Aim of the task:
The listing below contains a span that opens with the line containing "block((barrier_x, barrier_x +" and closes with the line containing "obj.parent = empty". Return that span exactly.

Given data:
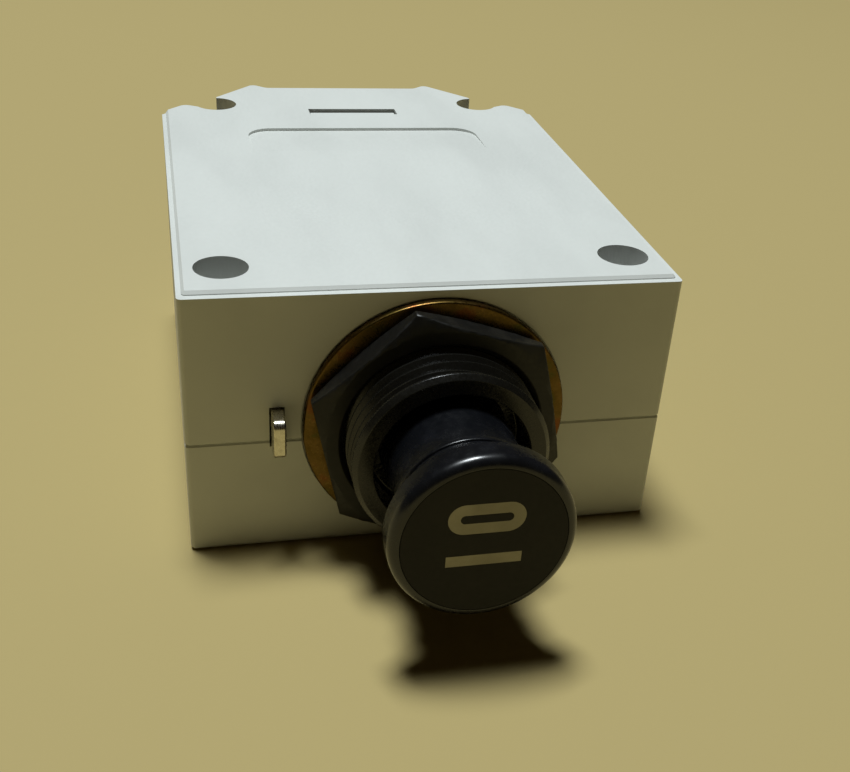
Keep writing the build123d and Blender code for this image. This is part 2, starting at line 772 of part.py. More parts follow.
with BuildPart() as bridge_tips:
    contact_tips(bridge_rear)
    chamfer(bridge_tips.edges().group_by(Axis.Y)[-1], tip_chamfer)
save(bridge_tips.part, "bridge_tips")

with BuildPart() as fixed_tips:
    contact_tips(fixed_tip_front)
    chamfer(fixed_tips.edges().group_by(Axis.Y)[0], tip_chamfer)
save(fixed_tips.part, "fixed_tips")


def spring_sleeve(radius, wire, y, x=0, z=0):
    """Closed sleeve that holds a coil spring's turns, along Y."""
    disc(radius, y, x, z)
    disc(radius - wire, (y[0] - cut_past, y[1] + cut_past), x, z, Mode.SUBTRACT)


with BuildPart() as contact_spring:
    spring_sleeve(contact_spring_radius, contact_spring_wire,
                  (window_front + touch_gap, bridge_front - touch_gap))
save(contact_spring.part, "contact_spring")

with BuildPart() as return_spring:
    spring_sleeve(return_spring_radius, return_spring_wire,
                  (foot_rear + touch_gap, pillar_front - touch_gap), z=-return_spring_drop)
save(return_spring.part, "return_spring")

# ---------------------------------------------------------------- fixed contacts and terminals
for label, side, leg_end in (("fixed_contact_line", -1, yoke_front + line_leg_lap),
                             ("fixed_contact_load", 1, bimetal_tip + load_leg_lap)):
    with BuildPart() as fixed_contact:
        block((side * fixed_plate_inner, side * bus_outer), (fixed_plate_front, fixed_plate_rear),
              (-fixed_plate_half_height, fixed_plate_half_height))
        block((side * bus_inner, side * bus_outer), (fixed_plate_front, leg_end),
              (-fixed_plate_half_height, fixed_plate_half_height))
    save(fixed_contact.part, label)

for label, side in (("terminal_line", -1), ("terminal_load", 1)):
    with BuildPart() as terminal:
        block((side * terminal_inner, side * bus_outer), (terminal_front, terminal_rear),
              (-terminal_half_height, terminal_half_height))
        block((side * bus_inner, side * bus_outer), (bus_end, terminal_rear),
              (-bus_half_height, bus_half_height))
        disc(screw_radius + terminal_hole_clearance, (terminal_front - cut_past, terminal_rear + cut_past),
             side * terminal_screw_x, mode=Mode.SUBTRACT)
    save(terminal.part, label)

with BuildPart() as terminal_screws:
    for side in (-1, 1):
        x = side * terminal_screw_x
        disc(screw_radius, (terminal_nut_front + touch_gap, screw_head_front + touch_gap), x)
        disc(screw_head_radius, (screw_head_front, screw_head_rear), x)
        block((x - screw_head_radius, x + screw_head_radius),
              (screw_head_rear - screw_slot_depth, screw_head_rear + cut_past),
              (-screw_slot / 2, screw_slot / 2), Mode.SUBTRACT)
save(terminal_screws.part, "terminal_screws")

with BuildPart() as terminal_washers:
    for side in (-1, 1):
        x = side * terminal_screw_x
        disc(washer_plate_radius, (screw_washer_front, screw_washer_front + washer_plate_thickness), x)
        disc(screw_radius + washer_plate_clearance,
             (screw_washer_front - cut_past, screw_head_front + cut_past), x, mode=Mode.SUBTRACT)
save(terminal_washers.part, "terminal_washers")

with BuildPart() as terminal_nuts:
    for side in (-1, 1):
        x = side * terminal_screw_x
        block((x - terminal_nut_half, x + terminal_nut_half), (terminal_nut_front, terminal_nut_rear),
              (-terminal_nut_half, terminal_nut_half))
        disc(screw_radius + fit_gap, (terminal_nut_front - cut_past, terminal_nut_rear + cut_past), x,
             mode=Mode.SUBTRACT)
save(terminal_nuts.part, "terminal_nuts")

# ---------------------------------------------------------------- magnetic release
magnet_x = -bay_middle
bobbin_bore = plunger_radius + bobbin_clearance
coil_inner = bobbin_bore + bobbin_wall
coil_radius = bobbin_radius - coil_inset
with BuildPart() as coil_bobbin:
    disc(coil_inner, (bobbin_front, bobbin_rear), magnet_x, magnet_height)
    disc(bobbin_radius, (bobbin_front, bobbin_front + bobbin_flange), magnet_x, magnet_height)
    disc(bobbin_radius, (bobbin_rear - bobbin_flange, bobbin_rear), magnet_x, magnet_height)
    disc(bobbin_bore, (bobbin_front - cut_past, bobbin_rear + cut_past), magnet_x, magnet_height,
         Mode.SUBTRACT)
save(coil_bobbin.part, "coil_bobbin")

with BuildPart() as magnet_coil:
    coil_front = bobbin_front + bobbin_flange + touch_gap
    coil_rear = bobbin_rear - bobbin_flange - touch_gap
    disc(coil_radius, (coil_front, coil_rear), magnet_x, magnet_height)
    # leads to the fixed contact and to the terminal
    lead_z = (magnet_height - lead_width / 2, magnet_height + lead_width / 2)
    for lead in (coil_front + lead_inset, coil_rear - lead_inset - lead_width):
        block((magnet_x, -bus_outer - fit_gap), (lead, lead + lead_width), lead_z)
    disc(coil_inner + fit_gap, (coil_front - cut_past, coil_rear + cut_past), magnet_x,
         magnet_height, Mode.SUBTRACT)
save(magnet_coil.part, "magnet_coil")

with BuildPart() as magnet_yoke:
    yoke_x = (magnet_x - bobbin_radius + yoke_inset, magnet_x + bobbin_radius - yoke_inset)
    block(yoke_x, (yoke_front, yoke_rear), (yoke_low, yoke_low + yoke_thickness))
    for plate in (yoke_front, yoke_rear - yoke_thickness):
        block(yoke_x, (plate, plate + yoke_thickness),
              (yoke_low, magnet_height + bobbin_radius - yoke_inset))
    disc(bobbin_bore, (yoke_front - cut_past, yoke_front + yoke_thickness + fit_gap), magnet_x,
         magnet_height, Mode.SUBTRACT)
    disc(armature_neck_radius + fit_gap,
         (yoke_rear - yoke_thickness - fit_gap, yoke_rear + cut_past), magnet_x, magnet_height,
         Mode.SUBTRACT)
save(magnet_yoke.part, "magnet_yoke")

with BuildPart() as magnet_core:
    disc(plunger_radius + touch_gap, (core_front, bobbin_rear), magnet_x, magnet_height)
    disc(armature_neck_radius, (bobbin_rear - touch_gap, yoke_rear), magnet_x, magnet_height)
save(magnet_core.part, "magnet_core")

spring_pocket = plunger_rear - spring_pocket_depth
with BuildPart() as armature:
    disc(armature_head_radius, (head_front, head_rear), magnet_x, magnet_height)
    disc(armature_neck_radius, (head_rear - touch_gap, yoke_front), magnet_x, magnet_height)
    disc(plunger_radius, (yoke_front - plunger_nose, plunger_rear), magnet_x, magnet_height)
    disc(armature_spring_radius + spring_pocket_clearance, (spring_pocket, plunger_rear + cut_past),
         magnet_x, magnet_height, Mode.SUBTRACT)
save(armature.part, "armature")

with BuildPart() as armature_spring:
    spring_sleeve(armature_spring_radius, armature_spring_wire,
                  (spring_pocket + touch_gap, core_front - touch_gap), magnet_x, magnet_height)
save(armature_spring.part, "armature_spring")

# ---------------------------------------------------------------- thermal release
with BuildPart() as bimetal_strip:
    block((bimetal_inner, bimetal_outer), (bimetal_tip, bimetal_rear),
          (bimetal_low, bimetal_low + bimetal_height))
save(bimetal_strip.part, "bimetal_strip")

with BuildPart() as bimetal_bracket:
    bracket_z = (bimetal_low, bus_half_height)
    foot_x = (bus_outer + fit_gap, bus_outer + fit_gap + bus_thickness)
    flange_x = (bimetal_inner - fit_gap - bus_thickness, bimetal_inner - fit_gap)
    block(foot_x, (bimetal_root, bimetal_rear), bracket_z)
    block(flange_x, (bimetal_root, bimetal_rear), bracket_z)
    block((foot_x[0], flange_x[1]), (bimetal_rear - bus_thickness, bimetal_rear), bracket_z)
save(bimetal_bracket.part, "bimetal_bracket")

with BuildPart() as calibration_screw:
    screw_tip = bimetal_outer + calibration_touch
    screw_end = bimetal_outer + calibration_gap + calibration_post + touch_gap
    with Locations(((screw_tip + screw_end) / 2, screw_y, screw_z)):
        Cylinder(calibration_radius, screw_end - screw_tip, rotation=(0, 90, 0))
    head_middle = screw_end + calibration_head_length / 2
    head_radius = calibration_radius * calibration_head_factor
    with Locations((head_middle, screw_y, screw_z)):
        Cylinder(head_radius, calibration_head_length, rotation=(0, 90, 0))
    block((head_middle, head_middle + calibration_head_length),
          (screw_y - calibration_slot / 2, screw_y + calibration_slot / 2),
          (screw_z - head_radius - cut_past, screw_z + head_radius + cut_past), Mode.SUBTRACT)
save(calibration_screw.part, "calibration_screw")

with BuildPart() as flexible_braid:
    braid_y = bimetal_tip + braid_setback
    braid_x = (bus_inner + bus_outer) / 2
    braid_low = -fixed_plate_half_height - braid_drop
    braid_out = bimetal_outer + braid_loop
    braid_start = -fixed_plate_half_height - fit_gap
    with BuildLine() as braid_route:
        FilletPolyline((braid_x, braid_y, braid_start), (braid_x, braid_y, braid_low),
                       (braid_out, braid_y, braid_low), (braid_out, braid_y, braid_top),
                       (bimetal_outer + touch_gap, braid_y, braid_top), radius=[braid_bend] * 3)
    with BuildSketch(Plane((braid_x, braid_y, braid_start), z_dir=(0, 0, -1))):
        Circle(braid_radius)
    sweep(path=braid_route.line)
save(flexible_braid.part, "flexible_braid")

# ---------------------------------------------------------------- trip lever
with BuildPart() as trip_lever:
    with BuildSketch(Plane.XY.offset(lever_bottom)):
        with Locations((0, pivot_y)):
            Circle(lever_hub_radius)
        # arm to the armature on the left
        with BuildLine():
            Polyline((-arm_root, pivot_y + arm_root_half), (-arm_root, pivot_y - arm_root_half),
                     (-bay_middle + arm_lap, arm_front),
                     (-arm_tip, arm_front), (-arm_tip, arm_rear), (-bay_middle + arm_lap, arm_rear),
                     close=True)
        make_face()
        # arm to the bimetal on the right
        with BuildLine():
            right_end = bimetal_inner - bimetal_trip_gap
            trip_front = bimetal_tip + trip_arm_setback
            trip_rear = trip_front + trip_arm_width
            Polyline((arm_root, pivot_y + arm_root_half), (arm_root, pivot_y - trip_arm_root),
                     (right_end, trip_front), (right_end, trip_rear),
                     (right_end - trip_arm_nose, trip_rear), close=True)
        make_face()
        # latch arm beside the carriage's post
        with BuildLine():
            latch_x = -post_half_width - hook_arm_gap
            latch_end = pivot_y - hook_arm_length
            Polyline((latch_x, pivot_y - hook_arm_root), (latch_x, latch_end + hook_arm_nose),
                     (latch_x - hook_arm_nose, latch_end), (latch_x - hook_arm_width, latch_end),
                     (latch_x - hook_arm_width, pivot_y), close=True)
        make_face()
    extrude(amount=lever_thickness)
    post(pivot_radius + pivot_clearance, (lever_bottom - cut_past, lever_top + cut_past), 0, pivot_y,
         Mode.SUBTRACT)
save(trip_lever.part, "trip_lever")

with BuildPart() as trip_lever_pin:
    post(pivot_radius, (pin_bottom, roof - pin_hole_cover - touch_gap), 0, pivot_y)
save(trip_lever_pin.part, "trip_lever_pin")

with BuildPart() as trip_spring:
    turns_inner = pivot_radius + trip_spring_clearance
    turns_outer = turns_inner + trip_spring_wall
    low = lever_top + touch_gap
    high = low + trip_spring_height
    post(turns_outer, (low, high), 0, pivot_y)
    # one leg bears on the housing, the other on the lever
    leg = (turns_outer - trip_spring_wire - leg_lap, turns_outer - leg_lap)
    block((trip_leg_root, bimetal_inner - trip_leg_inset), (pivot_y + leg[0], pivot_y + leg[1]),
          (low, low + trip_spring_wire))
    block((-leg[1], -leg[0]), (pivot_y - trip_leg_length, pivot_y - trip_leg_root),
          (high - trip_spring_wire, high))
    post(turns_inner, (lever_top, high + cut_past), 0, pivot_y, Mode.SUBTRACT)
save(trip_spring.part, "trip_spring")

# ---------------------------------------------------------------- arc chutes and barrier
splitter_front = splitter_rear - (splitter_count - 1) * splitter_pitch - splitter_thickness
with BuildPart() as arc_splitters:
    for side in (-1, 1):
        for number in range(splitter_count):
            front = splitter_front + number * splitter_pitch
            block((side * (bay_inner + splitter_inset), side * (bay_outer - splitter_inset)),
                  (front, front + splitter_thickness), (-splitter_half_height, splitter_half_height))
save(arc_splitters.part, "arc_splitters")

with BuildPart() as arc_boards:
    for side in (-1, 1):
        for level in (-1, 1):
            inner = level * (splitter_half_height + fit_gap)
            block((side * (bay_inner + board_inset), side * (bay_outer - board_inset)),
                  (splitter_front - board_lap, splitter_rear + board_lap),
                  (inner, inner + level * board_thickness))
save(arc_boards.part, "arc_boards")

with BuildPart() as insulating_barrier:
    barrier_x = -bus_inner + barrier_inset
    block((barrier_x, barrier_x + barrier_thickness),
          (pillar_rear + barrier_setback, rear_wall_front - barrier_gap),
          (floor + touch_gap, lever_bottom - barrier_drop))
save(insulating_barrier.part, "insulating_barrier")
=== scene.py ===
"""Push-pull circuit breaker: the looks of every piece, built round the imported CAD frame.

All lengths are in metres in the row frame: the origin is on the threadneck's axis in
the plane of the housing's front face, +X right, +Y back into the housing, +Z up.
"""
from math import cos, pi, radians, sin, sqrt, tan

import bmesh
import bpy
from mathutils import Matrix, Vector


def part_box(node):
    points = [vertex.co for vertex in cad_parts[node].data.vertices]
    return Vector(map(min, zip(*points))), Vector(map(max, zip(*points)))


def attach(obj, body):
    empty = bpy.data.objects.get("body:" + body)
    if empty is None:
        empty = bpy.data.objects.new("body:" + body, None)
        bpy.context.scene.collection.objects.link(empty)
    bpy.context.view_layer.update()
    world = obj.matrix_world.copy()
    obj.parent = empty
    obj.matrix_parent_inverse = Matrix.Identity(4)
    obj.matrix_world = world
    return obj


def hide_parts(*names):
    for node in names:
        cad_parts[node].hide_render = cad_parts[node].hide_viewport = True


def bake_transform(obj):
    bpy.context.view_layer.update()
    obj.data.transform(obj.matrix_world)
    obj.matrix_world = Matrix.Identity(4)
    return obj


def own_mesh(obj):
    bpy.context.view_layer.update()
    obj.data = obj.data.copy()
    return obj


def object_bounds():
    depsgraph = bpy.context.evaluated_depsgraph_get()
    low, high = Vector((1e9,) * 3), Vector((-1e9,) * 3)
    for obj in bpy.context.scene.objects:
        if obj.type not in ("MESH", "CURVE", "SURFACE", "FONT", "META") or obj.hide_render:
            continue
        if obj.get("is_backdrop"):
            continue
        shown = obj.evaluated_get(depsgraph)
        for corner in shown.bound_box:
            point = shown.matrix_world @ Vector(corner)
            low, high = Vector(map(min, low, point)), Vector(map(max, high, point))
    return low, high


bl_info = {
    "name": "Push-Pull Circuit Breaker",
    "version": (1, 0, 0),
    "blender": (4, 5, 0),
    "location": "View3D > Sidebar > Breaker",
    "description": "Builds a threadneck circuit breaker, its mechanism and a plain stage",
    "category": "Add Mesh",
}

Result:
    block((barrier_x, barrier_x + barrier_thickness),
          (pillar_rear + barrier_setback, rear_wall_front - barrier_gap),
          (floor + touch_gap, lever_bottom - barrier_drop))
save(insulating_barrier.part, "insulating_barrier")
=== scene.py ===
"""Push-pull circuit breaker: the looks of every piece, built round the imported CAD frame.

All lengths are in metres in the row frame: the origin is on the threadneck's axis in
the plane of the housing's front face, +X right, +Y back into the housing, +Z up.
"""
from math import cos, pi, radians, sin, sqrt, tan

import bmesh
import bpy
from mathutils import Matrix, Vector


def part_box(node):
    points = [vertex.co for vertex in cad_parts[node].data.vertices]
    return Vector(map(min, zip(*points))), Vector(map(max, zip(*points)))


def attach(obj, body):
    empty = bpy.data.objects.get("body:" + body)
    if empty is None:
        empty = bpy.data.objects.new("body:" + body, None)
        bpy.context.scene.collection.objects.link(empty)
    bpy.context.view_layer.update()
    world = obj.matrix_world.copy()
    obj.parent = empty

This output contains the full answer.